La mère des triplés, petite jeune femme aux traits fins, est irakienne. Il faut un interprète en arabe. Il est là. L'avocat de permanence aussi. «Mais je n'ai pas encore vu ce dossier-là», s'excuse-t-il. Va donc pour ceux qu'il a parcourus pendant l'heure écoulée. La petite foule des «retenus» est assise sur le côté gauche de la salle : Irakiens (en majorité), Tamouls, Africains, Colombiens... Reflet des conflits et les misères du monde qui se devinent plus qu'ils ne s'expriment : en cette enceinte, on n'examine pas le fond des dossiers, juste si la procédure a été respectée.
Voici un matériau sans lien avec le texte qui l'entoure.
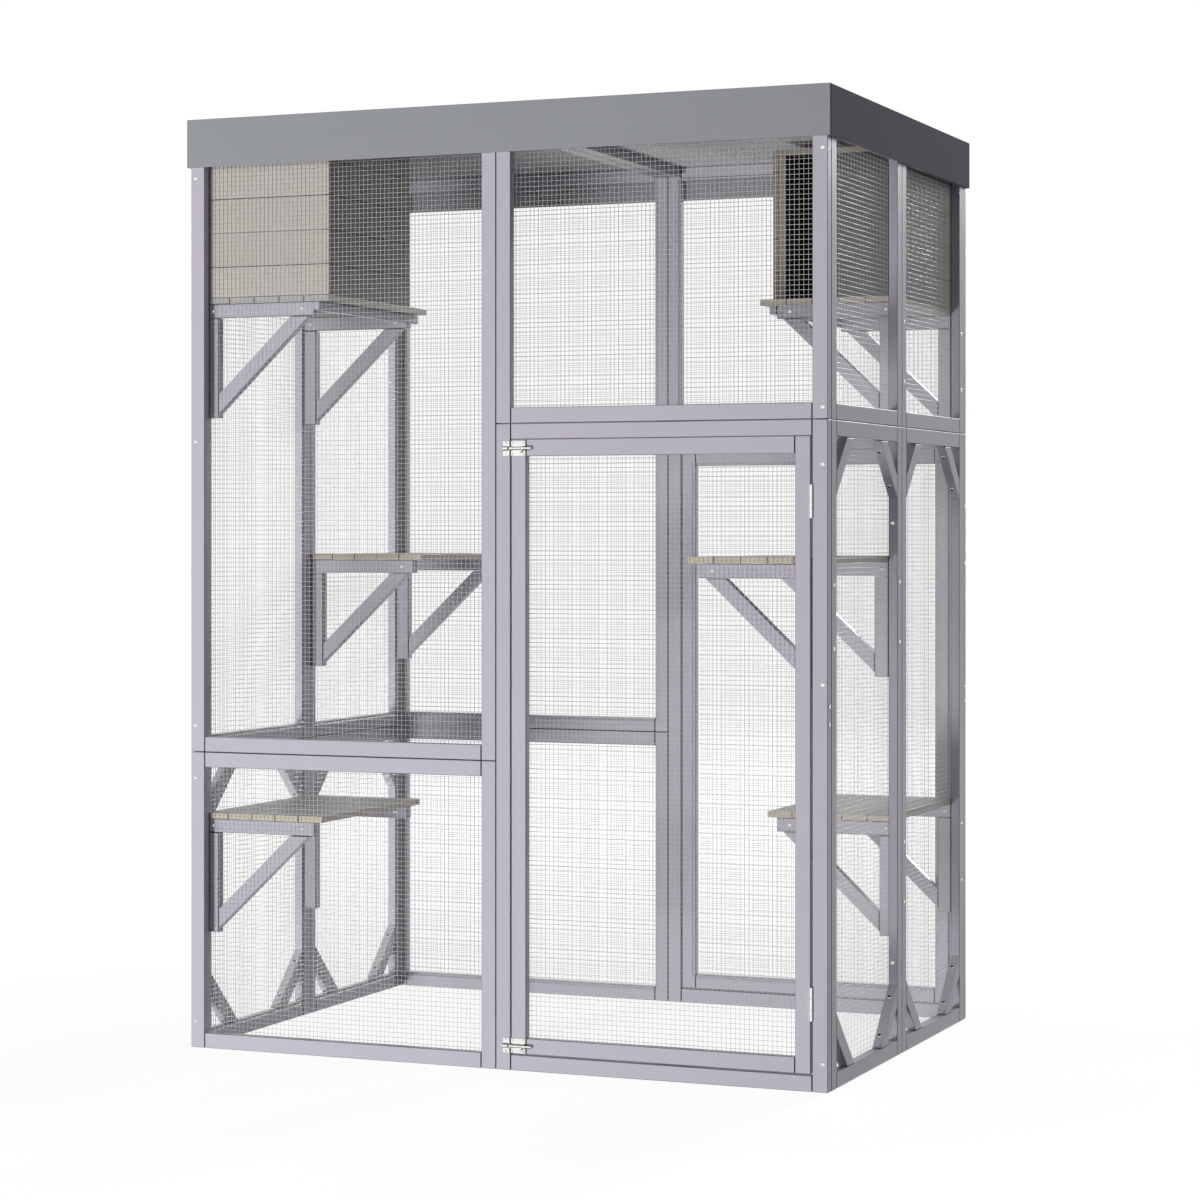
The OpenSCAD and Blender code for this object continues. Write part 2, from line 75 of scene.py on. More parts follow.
# Corners of a CAD mesh nearer than this are one, and so are faces that bend by less than this
MERGE_DISTANCE = 0.01 * MM
FLAT_ANGLE = math.radians(0.5)

# Flat strips that stand in for the round of an edge
EDGE_SEGMENTS = 2

# A face is covered when rays that start this far above it meet a solid within this reach. They start
# at its middle and near its corners, this share of the way from each corner to the middle.
RAY_LIFT = 0.5 * MM
NEIGHBOUR_REACH = 3 * MM
CORNER_INSET = 0.15

# How much of the painted shade of a face in a joint its rounded edge takes, which also dims the edge's
# reflection
SEAM_SHARE = 0.7

# Least and greatest brightness of a board's own tone, and how far its grain may start from the origin
BOARD_TONES = (0.975, 1.02)
GRAIN_REACH = 30

# Noise spots in a metre along, across and through a board
FIBRE_SPOTS = (7, 520, 520)
BAND_SPOTS = (2.2, 70, 70)
CLOUD_SPOTS = (5, 9, 9)

# Brightness of a rounded edge, and painted shade of faces in joints, narrow gaps and nest boxes
ROUNDED_EDGE_BRIGHTNESS = 1.06
PAINTED_SHADE_BRIGHTNESS = 0.08

# Where each lamp stands, its width and height, all in metres, and whether reflections show it
LAMPS = {
    "key": {"place": (-3.2, -6.3, 2.2), "size": (2.0, 2.8), "shine": False},
    "low": {"place": (-2.64, -6.43, -1.86), "size": (2.0, 1.4), "shine": False},
    "side": {"place": (3.4, 0.6, 4.4), "size": (2.2, 2.2), "shine": True},
    "back": {"place": (1.6, 8.6, 4.1), "size": (2.0, 2.2), "shine": True},
    "top": {"place": (0, 0, 5.2), "size": (2.4, 2.4), "shine": True},
}
LAMP_AIM = (0, 0, 0.95)

# How far the floor reaches, and its glow at a near and a far distance from the object, in metres
FLOOR_REACH = 30.0
FLOOR_DISTANCES = (1.2, 3.5)
FLOOR_GLOW = (0.9, 1.0)

# The surroundings as they are seen and as they light the object, and the floor as it lights the
# object and as it takes the shadow
WHITE = (1, 1, 1, 1)
AMBIENT_COLOUR = (0.8, 0.82, 1, 1)
FLOOR_COLOUR = (0.28, 0.3, 0.35, 1)
FLOOR_VEIL = (0.24, 0.24, 0.24, 1)


# Settings

def srgb(red, green, blue):
    """A screen colour with channels from 0 to 255, as the linear colour that a socket takes."""
    def linear(value):
        share = value / 255
        return share / 12.92 if share <= 0.04045 else ((share + 0.055) / 1.055) ** 2.4
    return linear(red), linear(green), linear(blue)


def colour_setting(name, description, red, green, blue):
    """A colour in the panel, given as a screen colour."""
    return FloatVectorProperty(
        name=name, description=description, subtype="COLOR", size=3, min=0, max=1,
        default=srgb(red, green, blue))


def length_setting(name, description, millimetres):
    """A length in the panel."""
    return FloatProperty(
        name=name, description=description, unit="LENGTH", subtype="DISTANCE", min=0,
        default=millimetres * MM)


def share_setting(name, description, share, least=0.0, most=1.0):
    """A share of a whole in the panel."""
    return FloatProperty(
        name=name, description=description, subtype="FACTOR", min=least, max=most, default=share)


def power_setting(name, description, watts):
    """The power of a lamp in the panel."""
    return FloatProperty(name=name, description=description, unit="POWER", min=0, default=watts)


class TimberSettings(bpy.types.PropertyGroup):
    """Painted strips and boards"""

    parting: length_setting("Parting", "How far each strip is drawn in from its neighbours", 0.45)
    plank_parting: length_setting("Plank parting", "How far each plank or board is drawn in", 0.15)
    door_growth: length_setting("Door growth", "Height added at the top of a door to close its gap", 1.8)
    # Painted shade: the roof beams are darkened for the shadow they lie in
    beam_painted_shade: share_setting("Beam shade", "Brightness of the roof beams against the frames", 0.5)
    # Painted shade: the left roof boards are darkened for the shadow that falls on them
    left_deck_painted_shade: share_setting(
        "Left deck shade", "Brightness of the left roof boards against the right ones", 0.62)
    strip_round: length_setting("Strip rounding", "Radius along the edges of the painted strips", 1.1)
    shelf_round: length_setting("Shelf rounding", "Radius along the edges of the shelf planks", 1.0)
    nest_round: length_setting("Nest groove", "Rounding that makes the grooves between nest boards", 0.7)
    roof_round: length_setting("Roof rounding", "Radius along the edges of the decks and the fascia", 0.8)
    paint: colour_setting("Frame paint", "Lavender-grey paint of the frames", 196, 191, 203)
    shelf_face: colour_setting("Shelf face", "Grey face of the shelf planks", 188, 186, 183)
    shelf_edge: colour_setting("Shelf edge", "Cut edge of the shelf planks", 206, 196, 178)
    nest: colour_setting("Nest boards", "Pale boards of the nest boxes", 203, 197, 189)
    nest_end: colour_setting("Nest board ends", "Sawn ends and posts of the nest boxes", 156, 146, 134)
    deck: colour_setting("Roof boards", "Pale underside of the roof decks", 219, 219, 220)
    fascia: colour_setting("Fascia paint", "Blue-grey paint of the fascia", 165, 167, 172)
    felt: colour_setting("Roofing felt", "Mineral face of the roofing felt", 112, 115, 120)


class NetSettings(bpy.types.PropertyGroup):
    """Welded wire nets"""

    pitch: length_setting("Mesh", "Distance between neighbouring wires", 9.0)
    wire: length_setting("Wire", "Diameter of the wires", 0.8)
    weld: length_setting("Weld", "How far crossing wires sink into each other", 0.5)
    sides: IntProperty(name="Wire sides", description="Faces round a wire", default=6, min=3, max=12)
    # Painted shade: the uprights of the side nets are darkened against the cross wires, which catch more
    # light
    painted_wire_shade: share_setting("Upright dullness", "How dull the uprights of the side nets are", 0.1)
    zinc: colour_setting("Zinc", "Colour of the galvanised wire", 202, 202, 201)


class HardwareSettings(bpy.types.PropertyGroup):
    """Hinges, bolts and screws"""

    plate_round: length_setting("Plate rounding", "Radius along the edges of plates and straps", 0.3)
    rod_slimness: share_setting(
        "Rod slimness", "Share by which a bolt is thinned to slide freely in its keeper", 0.025, most=0.5)
    recess_depth: share_setting(
        "Recess depth", "Depth of the cross recess against the head's height", 0.45, least=0.1, most=0.9)
    turn_seed: IntProperty(
        name="Turn seed", description="Seed of the turns of the screw heads", default=7)
    nickel: colour_setting("Nickel", "Colour of the plated hardware", 244, 243, 239)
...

Pour défendre José, un Colombien de 30 ans, l'avocat sort sa botte secrète. Selon lui, la procédure est nulle car il manque une pièce : le « procès-verbal de mise à disposition» , qui mentionne le début du placement en zone d'attente et permet au juge d'en contrôler la durée. Et aussi parce que rien n'indique que son client ait disposé d'un téléphone. «Le PV n'est pas obligatoire quand l'heure du vol est mentionnée, comme ici : arrivé de Varsovie à 19 h 05», fait valoir l'avocate de la préfecture. La juge approuve. Tout comme elle constate l'accès à un téléphone.
Les «dossiers» défilent et l'avocat des retenus récite : «pas de PV, pas de téléphone». Arrive un jeune Tamoul, flanqué d'une autre avocate. Elle ferraille un peu sur l'absence de PV de mise à disposition, puis soulève un autre argument : l'arrêt rendu le 26 avril par la Cour européenne des droits de l'homme (CEDH), qui condamne la procédure d'asile française, la jugeant trop expéditive, car l'appel n'est pas suspensif en cas de rejet de la demande.
L'avocate de la préfecture conteste : «Sa demande d'asile est en cours d'instruction. Elle n'a donc pas été rejetée, et l'arrêt de la CEDH ne peut être invoqué.» Son adversaire estime que cet arrêt doit s'appliquer dès le refus d'admission et suspendre toute action tant que l'affaire n'a pas été examinée en appel, par un juge, avec débat contradictoire.
Avec Adil, puis Kamel, le premier avocat reprend son refrain : «pas de PV, pas de téléphone». Kamel, 25 ans, explique qu'il est menacé de mort en Irak. Il visait la Suède, son parcours s'est interrompu à Roissy. A son avocat, la présidente suggère l'existence de l'arrêt de la CEDH : «Je vous tends la perche. Vous soulevez ou pas ce motif de nullité ?» Le défenseur de Kamel ne bronche pas.
Arrive Nasrim, la mère de famille. Pour gagner la Suède, elle avait donné 25 000 dollars à un passeur. Mais le voyage s'est arrêté à Paris. Faute d'économies suffisantes, son mari, palestinien, est resté à Bagdad. L'avocat se décide à invoquer l'arrêt de la CEDH. Sa consoeur s'en prend à la présidente : «Je peux comprendre votre attitude pour des raisons humanitaires. Mais votre rôle n'est pas de donner des arguments au conseil adverse.» Pour Tarik, le suivant, l'avocat reprend la même défense. Avec succès. Pour lui, comme pour tous ceux pour lesquels l'argument CEDH a été soulevé, la juge refuse de prolonger la rétention. Ils peuvent sortir pour poursuivre leurs démarches ou partir. Pas les autres.